Description of the task: Copy all of the material below exactly.

Exercise material:
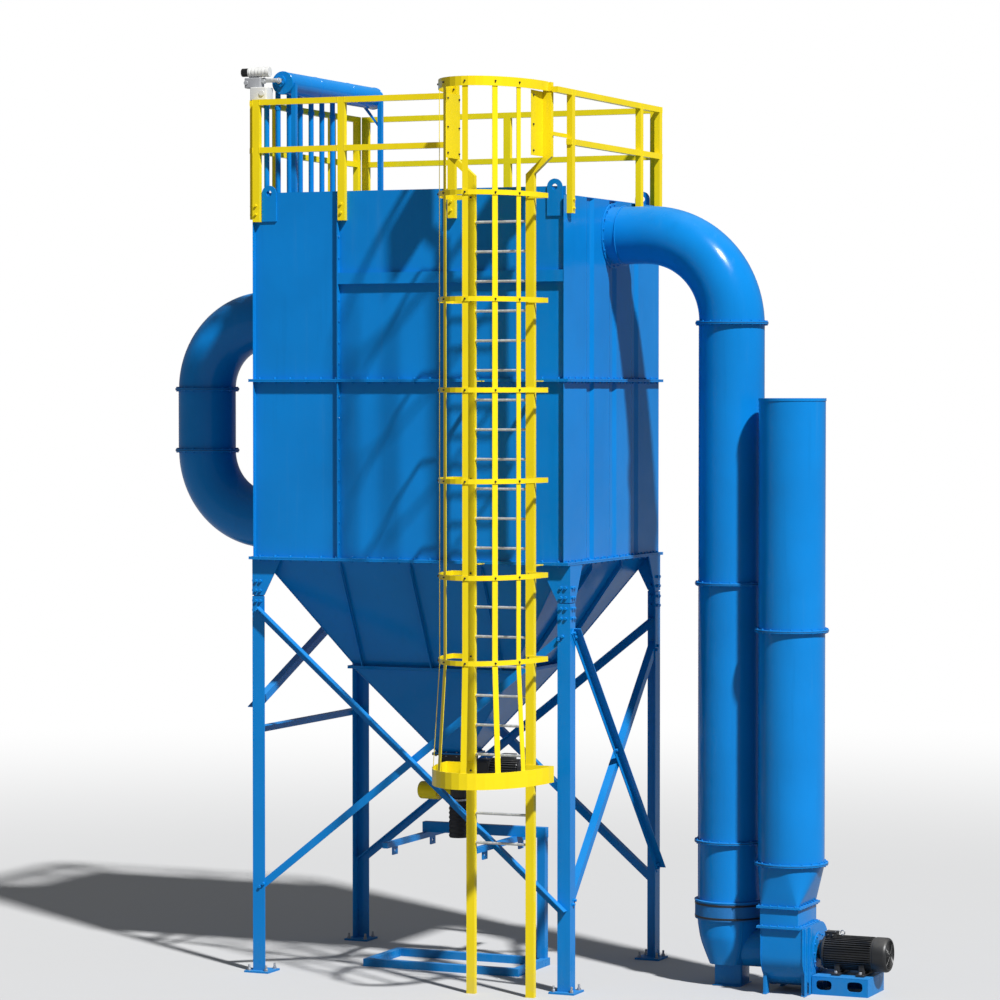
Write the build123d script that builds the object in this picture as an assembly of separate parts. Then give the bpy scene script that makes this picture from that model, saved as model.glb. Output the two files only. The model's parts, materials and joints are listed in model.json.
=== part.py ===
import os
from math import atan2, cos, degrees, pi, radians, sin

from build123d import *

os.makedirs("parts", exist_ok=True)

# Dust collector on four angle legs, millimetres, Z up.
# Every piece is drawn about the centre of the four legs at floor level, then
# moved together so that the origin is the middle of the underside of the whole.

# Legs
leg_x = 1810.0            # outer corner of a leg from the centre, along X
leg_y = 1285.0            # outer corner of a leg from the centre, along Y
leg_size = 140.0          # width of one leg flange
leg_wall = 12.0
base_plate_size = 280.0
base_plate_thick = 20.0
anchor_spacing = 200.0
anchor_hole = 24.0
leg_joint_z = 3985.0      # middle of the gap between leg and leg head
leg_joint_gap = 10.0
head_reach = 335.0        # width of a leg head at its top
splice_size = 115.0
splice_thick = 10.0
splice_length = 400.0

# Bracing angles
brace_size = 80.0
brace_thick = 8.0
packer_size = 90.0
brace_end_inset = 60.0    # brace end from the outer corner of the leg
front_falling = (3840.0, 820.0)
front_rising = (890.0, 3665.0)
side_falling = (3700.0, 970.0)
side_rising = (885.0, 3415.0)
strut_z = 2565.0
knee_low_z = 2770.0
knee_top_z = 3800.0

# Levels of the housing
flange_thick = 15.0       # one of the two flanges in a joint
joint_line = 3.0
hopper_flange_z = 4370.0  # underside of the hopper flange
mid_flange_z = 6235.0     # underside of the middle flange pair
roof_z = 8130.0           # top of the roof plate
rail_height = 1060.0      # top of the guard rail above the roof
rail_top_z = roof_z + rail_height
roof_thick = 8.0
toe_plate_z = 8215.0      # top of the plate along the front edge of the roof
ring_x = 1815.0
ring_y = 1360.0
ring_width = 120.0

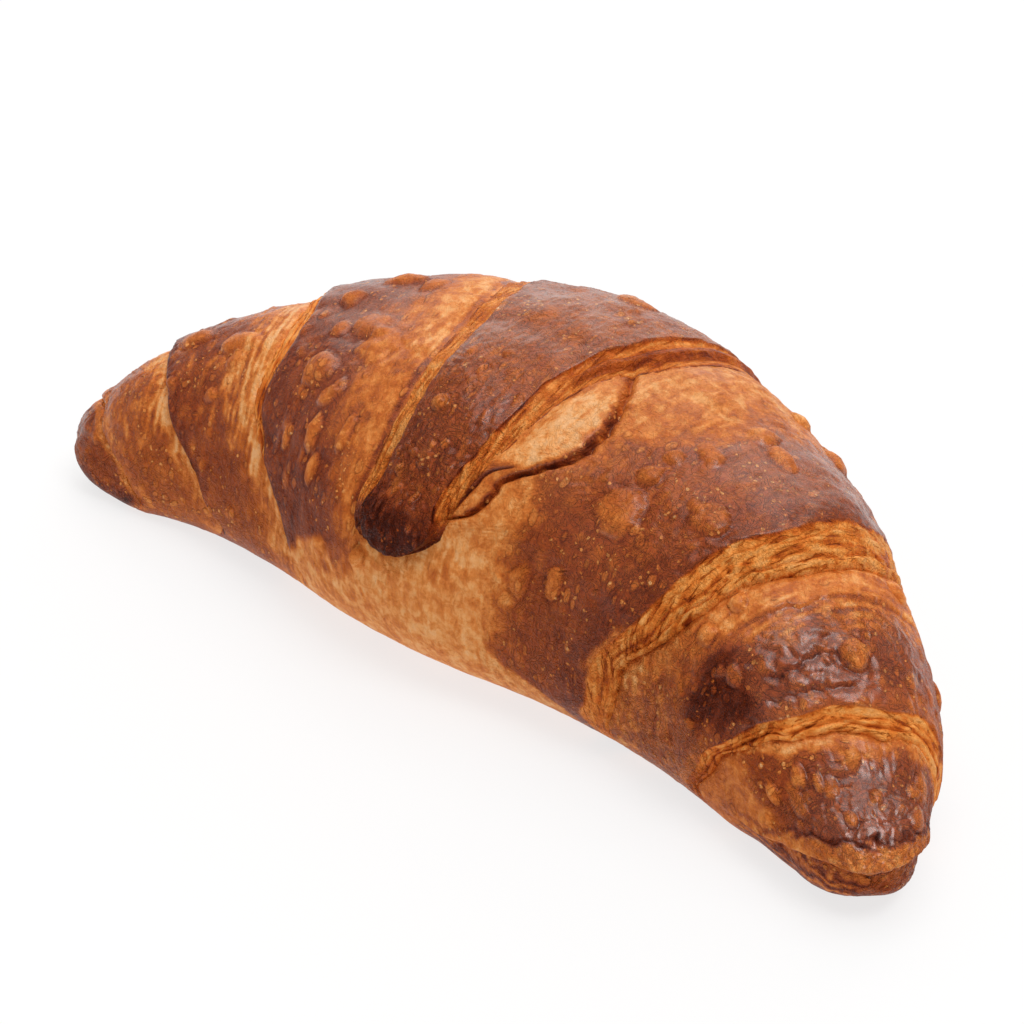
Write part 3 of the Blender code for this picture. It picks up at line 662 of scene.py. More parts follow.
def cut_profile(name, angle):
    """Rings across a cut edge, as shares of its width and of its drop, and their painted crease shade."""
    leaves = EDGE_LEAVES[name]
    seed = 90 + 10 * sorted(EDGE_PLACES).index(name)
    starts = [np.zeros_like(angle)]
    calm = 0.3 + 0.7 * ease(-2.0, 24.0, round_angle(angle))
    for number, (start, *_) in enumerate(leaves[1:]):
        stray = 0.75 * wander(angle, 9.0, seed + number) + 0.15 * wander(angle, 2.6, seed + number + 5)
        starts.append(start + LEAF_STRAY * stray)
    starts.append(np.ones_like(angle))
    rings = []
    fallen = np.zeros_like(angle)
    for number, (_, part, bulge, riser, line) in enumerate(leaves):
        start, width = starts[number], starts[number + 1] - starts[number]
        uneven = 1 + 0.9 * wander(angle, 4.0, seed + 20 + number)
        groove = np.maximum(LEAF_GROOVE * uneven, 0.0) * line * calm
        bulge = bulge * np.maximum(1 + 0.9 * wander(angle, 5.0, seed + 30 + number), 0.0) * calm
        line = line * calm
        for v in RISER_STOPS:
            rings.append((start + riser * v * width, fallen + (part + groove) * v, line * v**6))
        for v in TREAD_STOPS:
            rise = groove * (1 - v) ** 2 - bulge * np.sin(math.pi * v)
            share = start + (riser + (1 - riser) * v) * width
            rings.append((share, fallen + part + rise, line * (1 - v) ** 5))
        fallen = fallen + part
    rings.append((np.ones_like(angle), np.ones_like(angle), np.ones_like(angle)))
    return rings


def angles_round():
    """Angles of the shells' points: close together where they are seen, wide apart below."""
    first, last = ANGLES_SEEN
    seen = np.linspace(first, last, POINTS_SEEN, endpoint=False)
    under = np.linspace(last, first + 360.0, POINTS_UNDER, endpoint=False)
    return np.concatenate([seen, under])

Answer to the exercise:
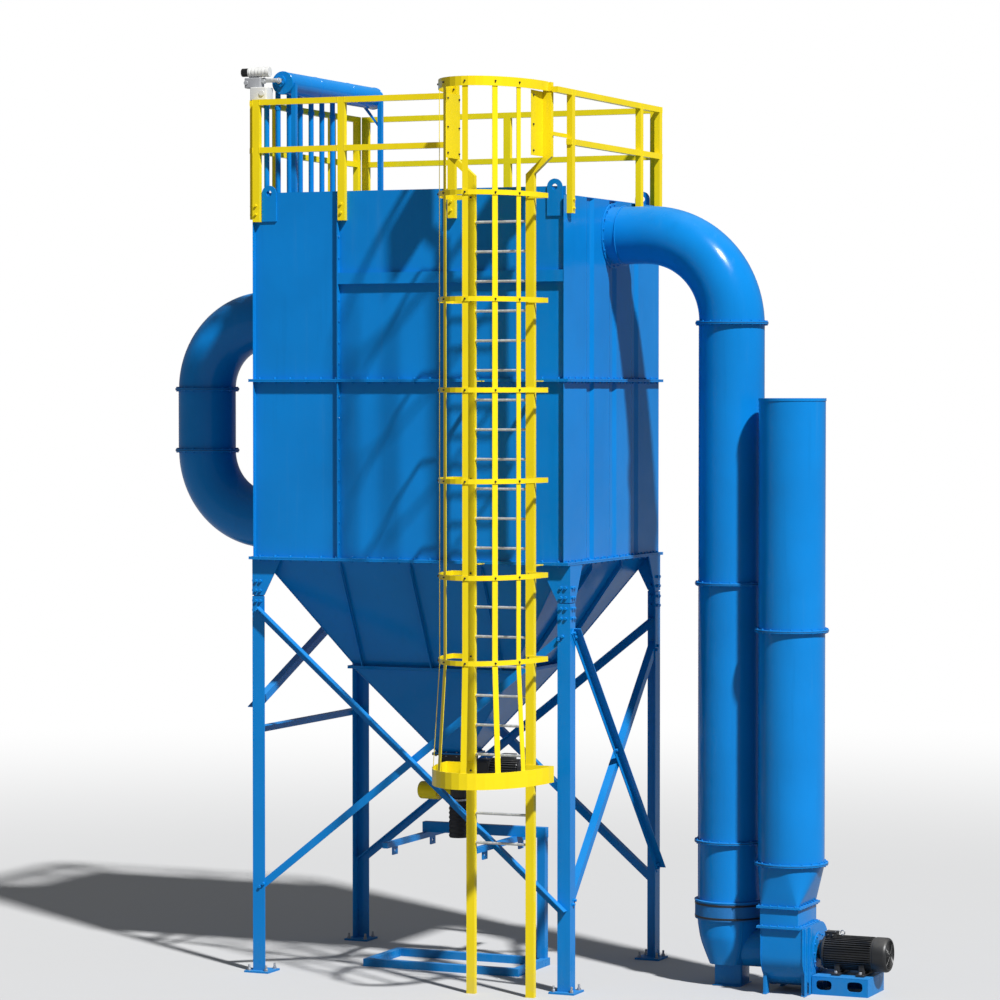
Write the build123d script that builds the object in this picture as an assembly of separate parts. Then give the bpy scene script that makes this picture from that model, saved as model.glb. Output the two files only. The model's parts, materials and joints are listed in model.json.
=== part.py ===
import os
from math import atan2, cos, degrees, pi, radians, sin

from build123d import *

os.makedirs("parts", exist_ok=True)

# Dust collector on four angle legs, millimetres, Z up.
# Every piece is drawn about the centre of the four legs at floor level, then
# moved together so that the origin is the middle of the underside of the whole.

# Legs
leg_x = 1810.0            # outer corner of a leg from the centre, along X
leg_y = 1285.0            # outer corner of a leg from the centre, along Y
leg_size = 140.0          # width of one leg flange
leg_wall = 12.0
base_plate_size = 280.0
base_plate_thick = 20.0
anchor_spacing = 200.0
anchor_hole = 24.0
leg_joint_z = 3985.0      # middle of the gap between leg and leg head
leg_joint_gap = 10.0
head_reach = 335.0        # width of a leg head at its top
splice_size = 115.0
splice_thick = 10.0
splice_length = 400.0

# Bracing angles
brace_size = 80.0
brace_thick = 8.0
packer_size = 90.0
brace_end_inset = 60.0    # brace end from the outer corner of the leg
front_falling = (3840.0, 820.0)
front_rising = (890.0, 3665.0)
side_falling = (3700.0, 970.0)
side_rising = (885.0, 3415.0)
strut_z = 2565.0
knee_low_z = 2770.0
knee_top_z = 3800.0

# Levels of the housing
flange_thick = 15.0       # one of the two flanges in a joint
joint_line = 3.0
hopper_flange_z = 4370.0  # underside of the hopper flange
mid_flange_z = 6235.0     # underside of the middle flange pair
roof_z = 8130.0           # top of the roof plate
rail_height = 1060.0      # top of the guard rail above the roof
rail_top_z = roof_z + rail_height
roof_thick = 8.0
toe_plate_z = 8215.0      # top of the plate along the front edge of the roof
ring_x = 1815.0
ring_y = 1360.0
ring_width = 120.0

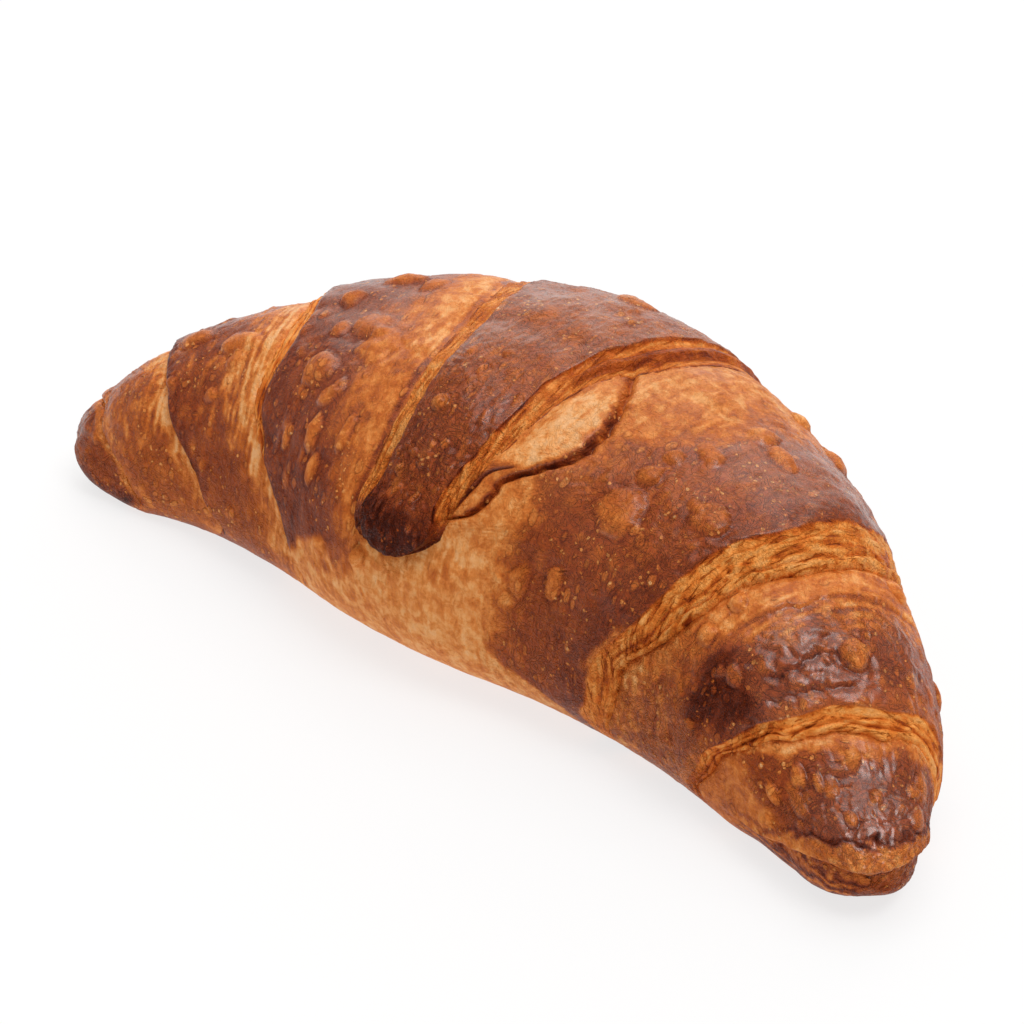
Write part 3 of the Blender code for this picture. It picks up at line 662 of scene.py. More parts follow.
def cut_profile(name, angle):
    """Rings across a cut edge, as shares of its width and of its drop, and their painted crease shade."""
    leaves = EDGE_LEAVES[name]
    seed = 90 + 10 * sorted(EDGE_PLACES).index(name)
    starts = [np.zeros_like(angle)]
    calm = 0.3 + 0.7 * ease(-2.0, 24.0, round_angle(angle))
    for number, (start, *_) in enumerate(leaves[1:]):
        stray = 0.75 * wander(angle, 9.0, seed + number) + 0.15 * wander(angle, 2.6, seed + number + 5)
        starts.append(start + LEAF_STRAY * stray)
    starts.append(np.ones_like(angle))
    rings = []
    fallen = np.zeros_like(angle)
    for number, (_, part, bulge, riser, line) in enumerate(leaves):
        start, width = starts[number], starts[number + 1] - starts[number]
        uneven = 1 + 0.9 * wander(angle, 4.0, seed + 20 + number)
        groove = np.maximum(LEAF_GROOVE * uneven, 0.0) * line * calm
        bulge = bulge * np.maximum(1 + 0.9 * wander(angle, 5.0, seed + 30 + number), 0.0) * calm
        line = line * calm
        for v in RISER_STOPS:
            rings.append((start + riser * v * width, fallen + (part + groove) * v, line * v**6))
        for v in TREAD_STOPS:
            rise = groove * (1 - v) ** 2 - bulge * np.sin(math.pi * v)
            share = start + (riser + (1 - riser) * v) * width
            rings.append((share, fallen + part + rise, line * (1 - v) ** 5))
        fallen = fallen + part
    rings.append((np.ones_like(angle), np.ones_like(angle), np.ones_like(angle)))
    return rings


def angles_round():
    """Angles of the shells' points: close together where they are seen, wide apart below."""
    first, last = ANGLES_SEEN
    seen = np.linspace(first, last, POINTS_SEEN, endpoint=False)
    under = np.linspace(last, first + 360.0, POINTS_UNDER, endpoint=False)
    return np.concatenate([seen, under])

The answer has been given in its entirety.